Spending review, la resa della spesa

Spending review, la resa della spesa

Davide Giacalone interviene sulla spending review annunciata dal commissario alla revisione della spesa Yoram Gutgeld

Che il commissario al taglio della spesa pubblica proponga di non ridurre il deficit, avendo noi un debito che ci strangola, è già curioso. Che si spinga a chiedere la revisione del Fiscal compact, di fatto già sospeso, significa che non ha chiara la sua funzione, ma neanche la situazione in cui ci troviamo.

I numeri che ha diffuso, talché i giornali hanno potuto titolare: “Tagliati 30 miliardi in tre anni”, dovrebbero indurre alla preoccupazione, piuttosto che alla immotivata soddisfazione.

Se si leggono i conti pubblicati dal governo, per il quale il commissario alla spending review lavora, si apprende che la spesa pubblica corrente non solo è costantemente aumentata, sia in cifra assoluta che in rapporto al prodotto interno lordo, ma è cresciuta al netto degli interessi sul debito pubblico, quindi senza che la responsabilità possa essere scaricata su quello e sul passato.

Anzi, sono proprio gli interessi la posta di spesa su cui si è più risparmiato, grazie, però, non alle scelte del governo italiano, ma a quelle della Banca centrale europea.  E se si studia la natura e la dimensione dei tagli effettuati, si scopre che ammontano a 16 miliardi nel bilancio 2015; 10 nel 2016 e 3 nel 2017.

Sicché, riassumendo:

a. i tagli effettuati non hanno ridotto la spesa corrente, il che significa che quanto tagliato da una parte veniva poi maggiormente speso da un’altra;

b. i tagli sono decrescenti nel tempo, così dimostrandosi che si sono cancellati sprechi abnormi senza incidere con riforme strutturali;

c. in realtà si sono tagliati, più che altro, gli investimenti, salvo continuare a dire che si dovrebbero fare per riprendere a crescere in modo accettabile;

d. il debito continua a crescere e ci si è rassegnati a questo, anzi si chiede di tenere alto il deficit così gonfiandolo, ove non lo si diminuisca mediante vendite, che, però, il governo esclude; e. la spesa pubblica, nel 2016, al netto degli interessi, resta allo stratosferico 42.2% del pil, così dimostrandosi che il costo dello Stato, una volta contabilizzati anche gli interessi sul suo debito, assorbe ben più della metà della ricchezza prodotta.

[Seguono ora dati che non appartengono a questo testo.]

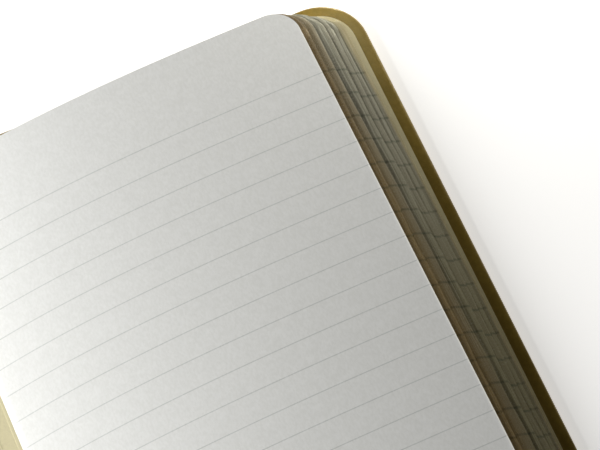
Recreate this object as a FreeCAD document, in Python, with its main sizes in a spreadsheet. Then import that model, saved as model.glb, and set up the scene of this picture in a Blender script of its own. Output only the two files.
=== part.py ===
"""Lined pocket notebook, hard covers, lying open at its first pages.

Millimetres. +X runs across the open book, +Y up the page, +Z up from the table.
The origin is on the table under the middle of the spine.

The sewn block of leaves is one piece. Its back lies flat on the spine, so its leaves start one
after another along the spine and the fore-edge fans out into a slope. The two covers are built
alike, a board wrapped in a covering and lined with an endpaper, and turn at their joints.
"""
import FreeCAD, Part
import Sketcher
import math
import os

from FreeCAD import Rotation, Vector

# Every size that can be set by itself, with what it is.
SIZES = {
    "page_width": 90.0,          # a leaf, from the sewn back to the fore-edge
    "page_height": 140.0,        # a leaf, from head to tail
    "page_corner": 6.0,          # radius of a leaf's two outer corners
    "block_thickness": 9.0,      # all the leaves at the fore-edge
    "spine_pinch": 0.7,          # how much thinner the sewn back is than the fore-edge
    "climb_loss": 1.2,           # reach that the top leaf loses by climbing over the others
    "fan_bow": 0.7,              # how far the sloping fore-edge bows outwards at half height
    "gathering_count": 7,        # sewn gatherings of leaves
    "gathering_ledge": 0.3,      # ledge that each gathering leaves under the next one
    "groove_depth": 0.4,         # how far the gap between two gatherings goes in
    "groove_height": 0.16,       # how far that gap opens at the edge
    "gutter_handle": 26.0,       # from the sewn back to the point that steers the top leaf's climb
    "gutter_lift": 1.4,          # height of that point over the fore-edge
    "crest_handle": 23.5,        # from the fore-edge to the point that steers the top leaf's crest
    "crest_lift": 0.95,          # height of that point over the fore-edge
    "fore_overhang": 4.0,        # cover beyond the lowest leaf at the fore-edge
    "head_overhang": 3.0,        # cover beyond the leaves at head and tail
    "cover_corner": 11.0,        # radius of a cover's two outer corners
    "cover_skin": 0.35,          # the covering material
    "board": 1.6,                # the boards, and the card in the spine
    "endpaper": 0.15,            # the sheet pasted inside each cover
    "endpaper_margin": 2.7,      # covering left bare round that sheet
    "turn_in": 12.0,             # covering folded over to the inside
    "edge_round": 0.7,           # rounding of the covered edges
    "joint_gap": 3.0,            # flexible joint between the spine and a board
    "joint_clearance": 0.3,      # free play that lets a cover turn beside that joint
    "spine_margin": 0.65,        # spine beyond the sewn back on each side
}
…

In queste condizioni affermare che va rivisto il fiscal compact significa avvertire tutti gli altri che noi più di questo, ovvero più di niente, non riusciamo a fare. In condizioni normali il governo sarebbe dovuto intervenire per censurare tale tesi suicida, per negare la resa senza resistenza.

Ma siamo, da troppo tempo, in condizioni terminali, sicché si lascia che tutto viva nello spazio di una conferenza stampa, fidando che la memora svanisca velocemente. Ma fuori da qui, invece, durerà.

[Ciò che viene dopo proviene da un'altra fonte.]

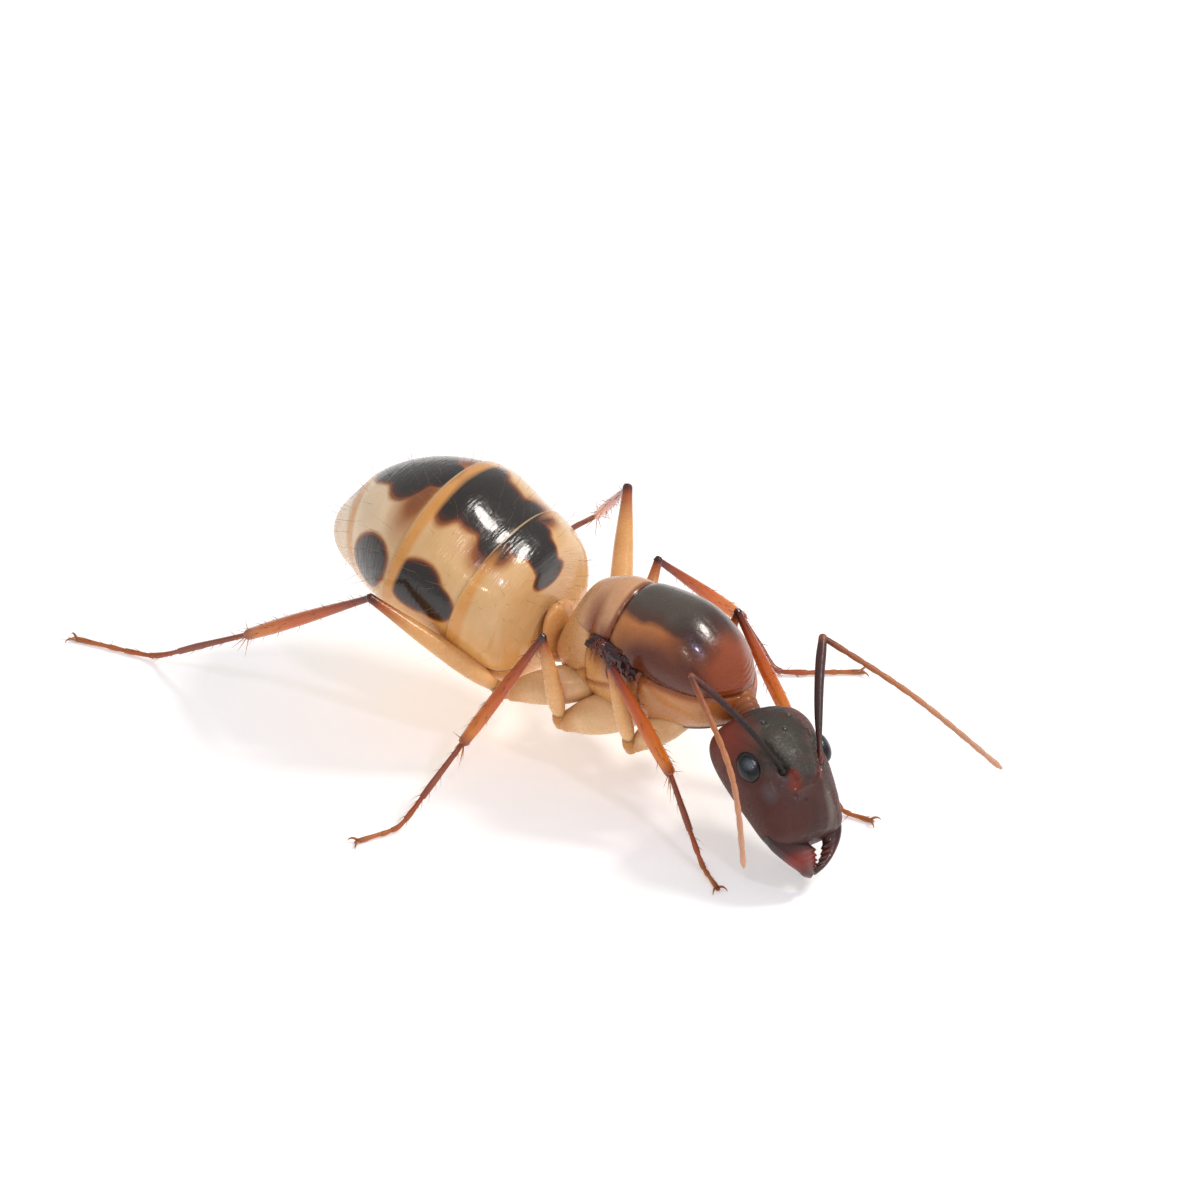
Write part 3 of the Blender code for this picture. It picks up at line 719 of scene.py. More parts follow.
def build_wing_bases(material):
    """Crumpled dark sclerites where the wings broke off, with shreds of their veins."""
    line = curve_through(WING_LINE, 101)
    for side, way in BOTH_SIDES:
        draw = random.Random(WING_SEEDS[side])
        skin = new_skin()
        ridge = [(way * (x - WING_RIDGE_SINK), y, z - 0.03) for x, y, z in WING_LINE]
        limb(ridge, WING_RIDGE_RADII, skin=skin, sides=32, rings=60, shares=(0.0, 0.12))
        for number in range(WING_LUMPS):
            share = (number + 0.5) / WING_LUMPS
            full = 0.55 + 0.45 * math.sin(math.pi * share)
            x, y, z = line[int(share * 100)]
            place = Vector((way * (x - draw.uniform(0.00, 0.07)), y + draw.uniform(-0.04, 0.04),
                            z + draw.uniform(-0.30, 0.06) * full))
            half_sizes = (draw.uniform(0.09, 0.15), draw.uniform(0.11, 0.24), draw.uniform(0.11, 0.24) * full)
            nod = Matrix.Rotation(draw.uniform(-0.6, 0.4), 3, "X")
            tilt = nod @ Matrix.Rotation(draw.uniform(-0.2, 0.2), 3, "Z")
            lump(place, half_sizes, [tilt @ axis for axis in AXES], skin, rough=0.20,
                 seed=7.0 * number + way, sides=28, rings=20, shares=(draw.uniform(0.0, 0.6),) * 2)
        for _ in range(WING_SHREDS):
            x, y, z = line[int(draw.uniform(0.05, 0.85) * 100)]
            start = Vector((way * (x - 0.02), y, z + draw.uniform(-0.15, 0.12)))
            reach = Vector((way * draw.uniform(-0.05, 0.06), draw.uniform(-0.08, 0.24),
                            draw.uniform(-0.70, -0.16)))
            bend = Vector((way * draw.uniform(0.02, 0.08), draw.uniform(-0.05, 0.05),
                           draw.uniform(-0.05, 0.05)))
            limb((start, start + reach * 0.5 + bend, start + reach), WING_SHRED_RADII, skin=skin,
                 sides=8, rings=12, flat=0.6, shares=(0.5, 1.0))
        make_piece("wing_base_torn_" + side, skin, material, ["wing_base_" + side])


# ---------------------------------------------------------------- head

def head_axes():
    """Origin and the along, left and up directions of the drooping, turned and tilted head."""
    turn, droop, roll = (math.radians(angle) for angle in (HEAD_TURN, HEAD_DROOP, HEAD_ROLL))
    ahead = Vector((-math.sin(turn), -math.cos(turn), 0.0))
    along = ahead * math.cos(droop) - Z_AXIS * math.sin(droop)
    level = ahead * math.sin(droop) + Z_AXIS * math.cos(droop)
    up = level * math.cos(roll) + level.cross(along) * math.sin(roll)
    return Vector(HEAD_BACK), along, up.cross(along), up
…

In quanto al fiscal compact, quando fu approvato sostenemmo che non era realistico e non si sarebbe potuto rispettarlo. Così è stato. Tanto che è praticamente abbandonato.

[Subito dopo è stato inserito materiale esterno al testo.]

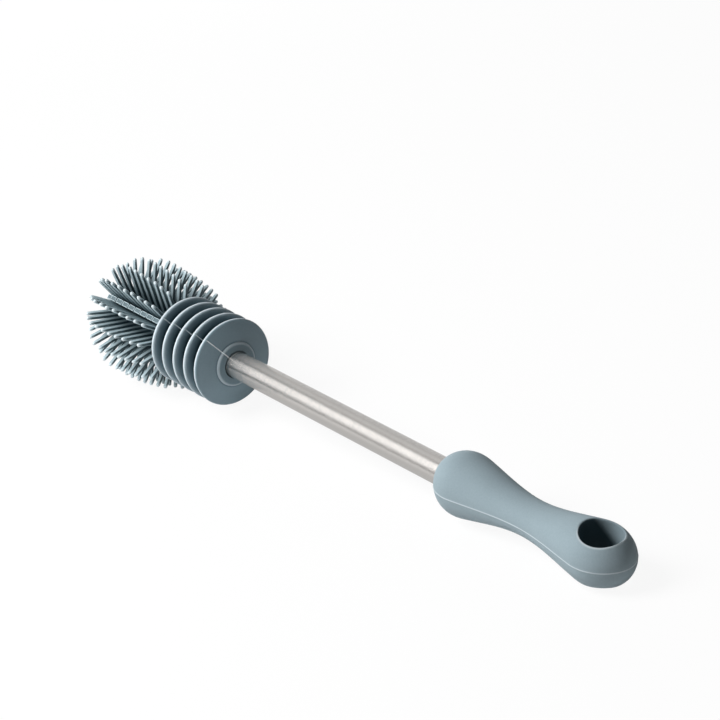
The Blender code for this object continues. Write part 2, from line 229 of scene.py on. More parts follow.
# %% The disc sleeve's profile
DISC_COUNT = 5
DISC_PITCH = 8.35 * MM
DISC_RADIUS = 20.1 * MM
DISC_RIM_THICKNESS = 2.2 * MM
DISC_ROOT_THICKNESS = 4.2 * MM
HUB_RADIUS = 9.2 * MM
HUB_CHAMFER = 0.2 * MM
ROOT_FILLET = 1.3 * MM
FACE_DOME = 2.0 * MM
FACE_DOME_POWER = 1.5
BOSS_RADIUS = 10.2 * MM
BOSS_HEIGHT = 1.0 * MM
BOSS_CORNER = 0.95 * MM
BOSS_RISE = 0.1 * MM
MOUTH_RADIUS = 6.35 * MM
MOUTH_CORNER = 0.3 * MM
MOUTH_DEPTH = 1.0 * MM
FIT_GAP = 0.3 * MM
BORE_RADIUS = TUBE_RADIUS + FIT_GAP
RIM_STEPS = 10
FLANK_STEPS = 3
FACE_STEPS = 8
RIM_HALF = DISC_RIM_THICKNESS / 2
RIM_MIDDLE = DISC_RADIUS - RIM_HALF
FRONT_DISC_X = -DISC_PITCH * (DISC_COUNT - 1)


def disc_side(x, side):
    """One flank of the disc at x, from the hub outwards. The side is 1 to the rear, -1 to the front."""
    root = Vector((x + side * DISC_ROOT_THICKNESS / 2, HUB_RADIUS))
    rim = Vector((x + side * RIM_HALF, RIM_MIDDLE))
    fillet_top = root.lerp(rim, ROOT_FILLET / (RIM_MIDDLE - HUB_RADIUS))
    fillet = round_corner((root.x + side * ROOT_FILLET, HUB_RADIUS), root, fillet_top)
    return fillet + [fillet_top.lerp(rim, share) for share in spread(0.0, 1.0, FLANK_STEPS)[1:-1]]


def disc_rim(x):
    """The rounded rim of the disc at x, from its rear side to its front side."""
    turns = spread(0.0, math.pi, RIM_STEPS)
    return [(x + RIM_HALF * math.cos(turn), RIM_MIDDLE + RIM_HALF * math.sin(turn)) for turn in turns]


def rear_face():
    """From the tube over the boss and out along the domed face."""
    face_x = RIM_HALF + FACE_DOME
    top_x = face_x + BOSS_HEIGHT
    mouth_x = top_x + BOSS_RISE
    points = round_corner(
        (mouth_x - MOUTH_CORNER, MOUTH_RADIUS),
        (mouth_x, MOUTH_RADIUS),
        (mouth_x, MOUTH_RADIUS + MOUTH_CORNER),
    )
    points += round_corner((top_x, BOSS_RADIUS - BOSS_CORNER), (top_x, BOSS_RADIUS), (face_x, BOSS_RADIUS))
    for share in spread(0.0, 1.0, FACE_STEPS)[1:-1]:
        x = RIM_HALF + FACE_DOME * (1 - share**FACE_DOME_POWER)
        points.append((x, BOSS_RADIUS + (RIM_MIDDLE - BOSS_RADIUS) * share))
    return points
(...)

Perché andare a insolentire i mercati, ricordando che approvammo l’impossibile?

Inoltre: nella Costituzione era già previsto un sostanziale pareggio di bilancio, imponendo la copertura delle leggi che s’andavano approvando, ma si votò, con vasta convergenza, senza discussione e senza referendum, da nessuno chiesto, la riforma che impone il pareggio di bilancio.

È irrilevante che noi allora avvertimmo dell’errore, ma è rilevante che al governo pensino di chiedere la revisione degli accordi europei dimenticando di dovere comunque obbedire alla Costituzione italiana. O stanno comunicando in via ufficiale quel che ci era già evidente in via di fatto, ovvero che quelle sono solo parole? Singolare, visto l’oggetto e vista la fonte.

La cosa drammatica è che il solo rigore vissuto dall’Italia s’è visto sul lato fiscale, a spese dei cittadini, mentre le politiche di spesa sono state costantemente espansive. Salvo non innescare alcuna espansione, quindi possono definirsi: spendaccione senza costrutto.

Non contenti di questa colpa (la considero una colpa) si fa credere di avere vissuto una lunga stagione di rigore, annunciando che a quella occorre porre fine.

Come dire che un gruppo di alcolizzati, già ubriachi, invitano a una allegra bicchierata, in modo da far finire l’orrida astinenza. Che non hanno mai praticato.